RIP Bullit the Dog
**UPDATE: I received a very nice text over the weekend from Bullit's humans, thanking me for moving the little one to a safe place so they could recover him. It went on to say he was dearly loved and will be sorely missed. I hope they find peace.**
A little sad, a little angry... I watched a cute little beagle get hit by a car today. Twice. It was hard to see. It was a miracle it didn't cause a major accident. Ignorant pet owners piss me off.
I pulled over before he went out into the street but I couldn't get to him before he tried to cross. It didn't end well. I couldn't get to him before the second car hit him... he might have had a chance if I had been able to. But after the second hit, I knew he was gone. I picked up his lifeless little body and moved him from the pavement to the grass median and pulled off his collar so I could call his humans. Dammit.
One of the cars who had hit him circled back. The guy who hit him in a Jeep was crying in anguish - he was absolutely heartbroken. I felt for him. The sky opened up and it began to pour. I ran to my car and climbed in to make the call, regretting not taking a moment to speak with him. I would have told him it wasn't his fault. I saw every agonizing moment and he had nowhere to go.
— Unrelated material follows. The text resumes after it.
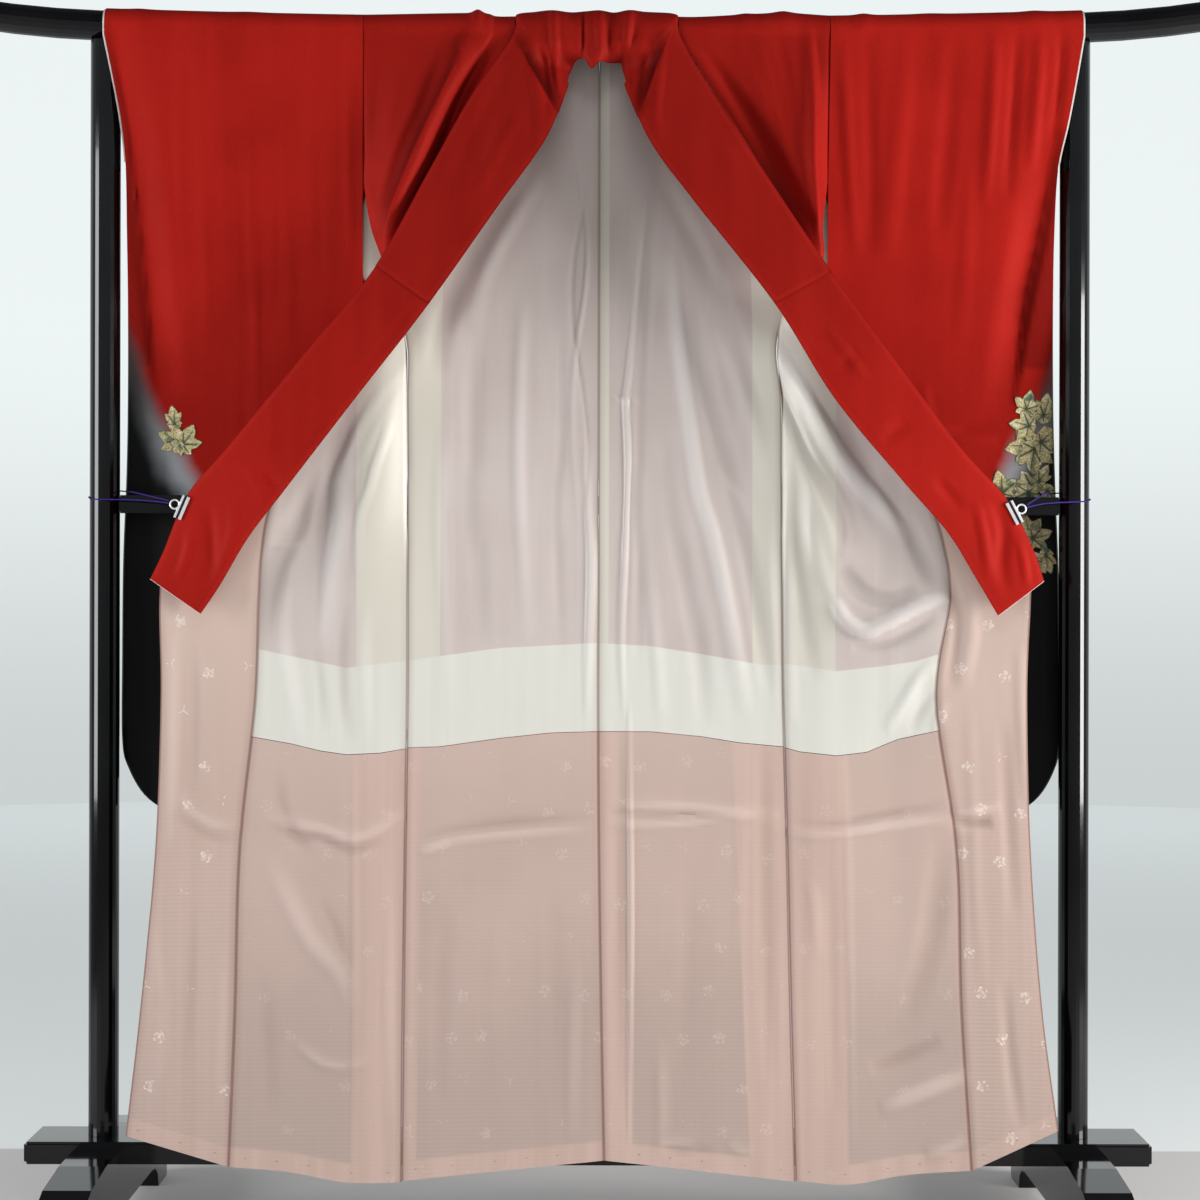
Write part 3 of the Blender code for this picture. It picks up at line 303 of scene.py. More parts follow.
FRONT_RIGHT_FOLDS = [
    (8, 12, -.2, 288, 1606, 295, 1513, 295, 1418, 302, 1345, 305, 1291),
    (-9, 20, .3, 140, 1562, 196, 1487, 243, 1407, 280, 1332, 301, 1288),
    (1.2, 14, 0, 190, 1588, 232, 1499, 262, 1428, 286, 1355),
    (-1.8, 10, 0, 244, 1595, 266, 1506, 276, 1418),
    (1, 8, 0, 214, 1595, 239, 1519, 260, 1432),
    (5.5, 21, -.35, 229, 1223, 256, 1170, 280, 1118, 318, 1045, 350, 1003, 384, 965, 422, 919),
    (-6, 26, .2, 249, 1139, 275, 1082, 292, 1030, 309, 995, 330, 945, 338, 904),
    (1.8, 7, .5, 253, 1133, 271, 1089, 291, 1041, 315, 998, 334, 951, 337, 919, 331, 898, 344, 890),
    (-3.5, 18, 0, 380, 1011, 413, 945, 435, 893, 446, 854),
    (-3.5, 17, 0, 328, 886, 357, 851, 394, 841, 430, 857),
    (5, 14, .2, 319, 843, 336, 812, 362, 799, 394, 812, 428, 830, 467, 846),
    (1.6, 12, 0, 291, 945, 302, 893, 318, 846, 331, 817),
    (-2.5, 10, 0, 344, 778, 383, 781, 423, 799, 451, 817),
    (2.2, 12, .2, 451, 760, 430, 739, 408, 700, 387, 671),
    (-1.6, 11, 0, 453, 723, 436, 702, 420, 668),
    (1.4, 10, 0, 464, 710, 459, 689, 451, 668),
    (-2.4, 16, 0, 279, 1011, 276, 919, 284, 828, 294, 736),
    (1.8, 13, 0, 265, 1063, 261, 945, 263, 814, 266, 671),
    (2.2, 12, .2, 258, 537, 303, 534, 355, 540, 414, 549, 474, 555),
    (-1.8, 11, 0, 258, 548, 316, 545, 381, 559, 466, 573),
    (1, 12, 0, 287, 475, 296, 442, 300, 371),
    (-1.8, 24, 0, 465, 540, 454, 449, 440, 371, 414, 293),
    (2.2, 18, 0, 381, 176, 433, 199, 479, 218, 496, 225),
    (-1.8, 16, 0, 368, 228, 414, 246, 459, 267),
    (.9, 8, 0, 336, 632, 339, 501, 342, 319, 344, 124),
    (-.8, 12, 0, 318, 475, 320, 318, 323, 163),
    (1.6, 12, 0, 439, 119, 469, 127, 490, 140),
    (1.8, 14, 0, 479, 893, 503, 841, 498, 789, 486, 724),
    (-2.4, 12, 0, 462, 885, 479, 841, 480, 789, 470, 724),
    (-2.4, 10, 0, 477, 552, 499, 549, 526, 552),
    (1.8, 9, 0, 473, 565, 494, 565, 536, 573),
    (.9, 12, 0, 496, 711, 501, 581, 506, 451, 514, 334),
    (-1.4, 13, 0, 538, 685, 546, 555, 554, 425),
    (1.6, 12, 0, 560, 789, 564, 685, 570, 581),
    (-1.5, 12, 0, 541, 347, 549, 243, 562, 153),
]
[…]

The woman who answered the phone number on the dog's tag, was a little flippant when she answered, obviously not recognizing my number. I introduced myself and asked if she had a dog named Bullit. She confirmed, yes, and said, "Oh, why, did he get out again?" I immediately hated her but bit my tongue, sticking to the facts of what had happened. Perhaps I was too blunt. Perhaps I could have attempted to soften the blow. She screamed and cried, unconsolable, unintelligible. People in the background were crying. I explained where I left him and asked what she wanted me to do... I think she said something about getting into her car and hung up on me. I ran the conversation over in my mind - I was at a loss as to what to do, half of the conversation was unintelligible hysterics. No deciphering that.
So I went back to his little broken body, in the downpour, and put his collar back on, giving him one last friendly pat and a blessing, before returning to my car, soaked to the bone. I sat there in my car on the sidestreet, watching over him for a good 15 minutes waiting for them to show up - in a neighborhood where she could have only been a maximum of 5 minutes away. I didn't want to take him away from them but I didn't want to just leave him there either. After several more minutes of vascilating, I left, hoping his humans would think enough of him, to come claim him. I prayed they wouldn't abandon him.
As I drove away I berated myself for not getting to him a moment sooner. For being in the position of having to witness his demise. For the helplessness I felt moving his little lifeless, broken body. I felt somehow responsible. Maybe guilty. My logic reasoned I had nothing to do with it, I had no hand to play - but the emotional part of me told me there was something I could have done. Should have done. Somehow. That's the problem with emotion, it has no logic, no proof. But it shouts in your head louder than logic.
And then I remembered her saying, "Oh, why, did he get out again?" That word - again... And then I got angry. Really angry. So, this wasn't the first time he got out... How many times had that happened? How many close calls had he managed to survive? Why did his luck have to run out today, in front of me? And since he was still capable of getting out, they had done nothing to prevent it. Was he not worth the effort? I wanted to call her back and give her a piece of my mind... but I hoped losing a member of their family was a severe enough punishment. Though somehow, I doubt that's the case - they'll blame the dog for his stubborn persistence instead of their lazy lack of effort. And I get to make the call. I hated her for that too.
He was their responsibility. His life was in their hands - and they failed miserably. His death was on their heads... I felt vindicated, yet no less sad.
Rest in peace, Bullit. I am sorry I was unable to help you. I am sorry your humans didn't put more effort into ensuring your safety. Follow the path to the rainbow bridge, buddy...
Now if you'll excuse me, I'm going to go hug my dog and tell him how much he means to me, and how I will do everything in my power to keep him safe and healthy.